Saturday, June 18, 2011

LN jg1973-04-16.oaitw.s1.fm-nfagdtrfb.100404.flac1644

I have made an updated post on this fileset. This one is deprecated.

http://db.etree.org/shn/100404/

Not much time to get very elaborate, but a little more detail on this fileset.

OLD AND IN THE WAY
The Boarding House
960 Bush Street
San Francisco, CA
Monday, April 16, 1973
First Set

Disc Time 49:35
t01 (1) [0:06] Goin' To The Races [2:24] [0:17]
t02 Tragic Romance [3:40] [0:12]
t03 Katie Hill [3:27] [0:09]
t04 The Willow Garden [4:57] [0:34]
t05 'Til The End Of The World Rolls 'Round [2:25] [0:11]
t06 band introductions [1:19]
t07 Pig In A Pen [2:36] [0:05]
t08 Panama Red [2:17] (2) [1:43]
t09 Lonesome L.A. Cowboy [4:25] [0:36]
t10 Hard Hearted [2:30] [0:51] (3)
t11 Wild Horses [4:37] [0:27]
t12 Lost [3:22] [0:15]
t13 stage banter (4) -> Blue Mule false start [1:22]
t14 Blue Mule [4:36] [0:12]

Source: SBD > ? > WBAI-FM Broadcast > SAE-2 Receiver > Sony DTC-670.
Transfer: MFD > Sony D10P > Coax SPDIF > Audiophile 2496 > Wavelab > R8Brain > CD-Wave > TLH > FLAC 1644. Transfer by Andrew F. 08/2009

Notes: The DAT was recorded from the WBAI Morning Dew radio program on 07/31/1999 during their JG birthday special.
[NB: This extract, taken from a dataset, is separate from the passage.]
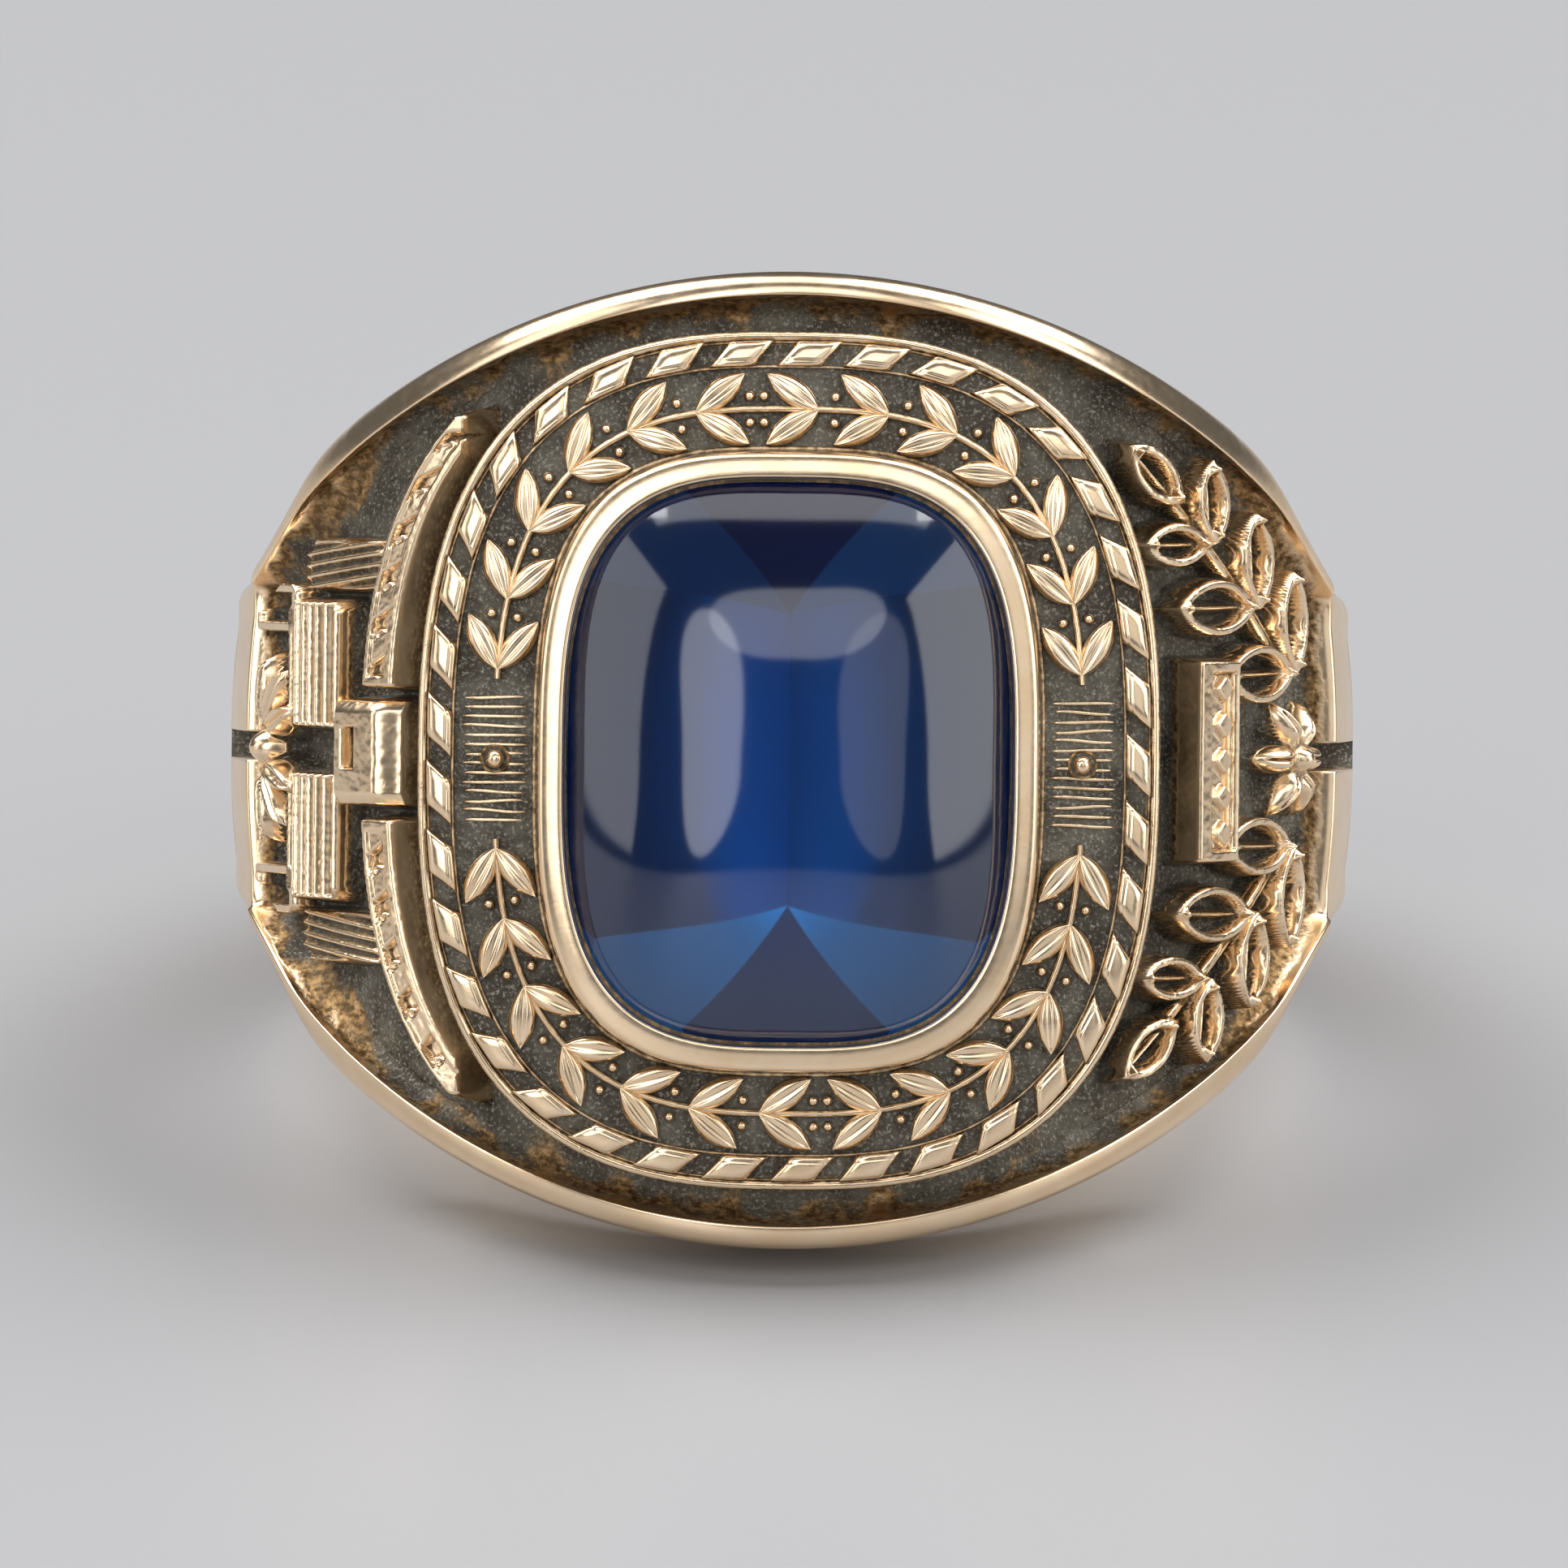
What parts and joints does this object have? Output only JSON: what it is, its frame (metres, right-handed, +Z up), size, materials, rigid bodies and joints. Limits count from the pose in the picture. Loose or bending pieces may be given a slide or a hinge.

Pitch is correct on this recording (ID-18422 is approx 90 cents slow). There's some low end fuzziness, and other minor FM artifacts in the recording.

Lineup:
Jerry Garcia - banjo, vocals;
David Grisman - mandolin, vocals;
John Kahn - bass;
Peter Rowan - guitar, vocals;
Richard Greene - fiddle.

JGMF:
! I love that you can hear the band talking things over between tunes, though wish we could hear just a little bit better!
! t01. (1) DG: "We're gonna go to the races, folks."
! t05. DG sings a few verses of Til the End of the World Rolls Around
! t08. JG is singing echo refrain of "Panama Red" during chorus ... I don't remember hearing this.
! t08. (2) DG: "You folks sound like you're havin' a good time tonight."
! t09. JG's solo @ 2:15 of Lonesome LA Cowboy is just not very good.
! t10. (3) DG: "Here's a tune that may be familiar to most of you."
! t13. (4) DG: "We're gonna have a big gospel portion on our second set. That's what we're deciding right now. So stick around and get your r'l'gion. ... We're gonna take a short leave of absence ... right after this next song."

Thursday, June 09, 2011

d'oh

Had a long post together on the Wales/Garcia 1/26/72 show. In copying and pasting over a piece of it about 80%, Blogger went crazy (user error being out of the question) and copied over everything from there to the top. I probably lost 8 hours of work.

D'oh!

Friday, June 03, 2011

John Scher, part 4 of 4: Jerry Garcia, Bill Bradley and the price of concert tickets

John Scher, part 4 of 4: Jerry Garcia, Bill Bradley and the price of concert tickets

Podcast of interview with John Scher. A minute or so in he tells the story of bailing Garcia and Hunter out for a pot bust in New Jersey. Goes until the 5-minute mark. Given that he is discussing this in the context of the start of his career and work with the Dead and that he says it happened in Mount Holly, NJ, the story must relate to the bust on 3/27/73.

I had never known Hunter was involved, I don't think. Though it's also possible that I did, but didn't know it.

A bit more Jerry talk 6 minutes in. Second smartest guy Scher ever met, after Bill Bradley. Wow.

Nice to hear from the man himself. I have rarely found any information on the John Scher-Jerry Garcia relationship.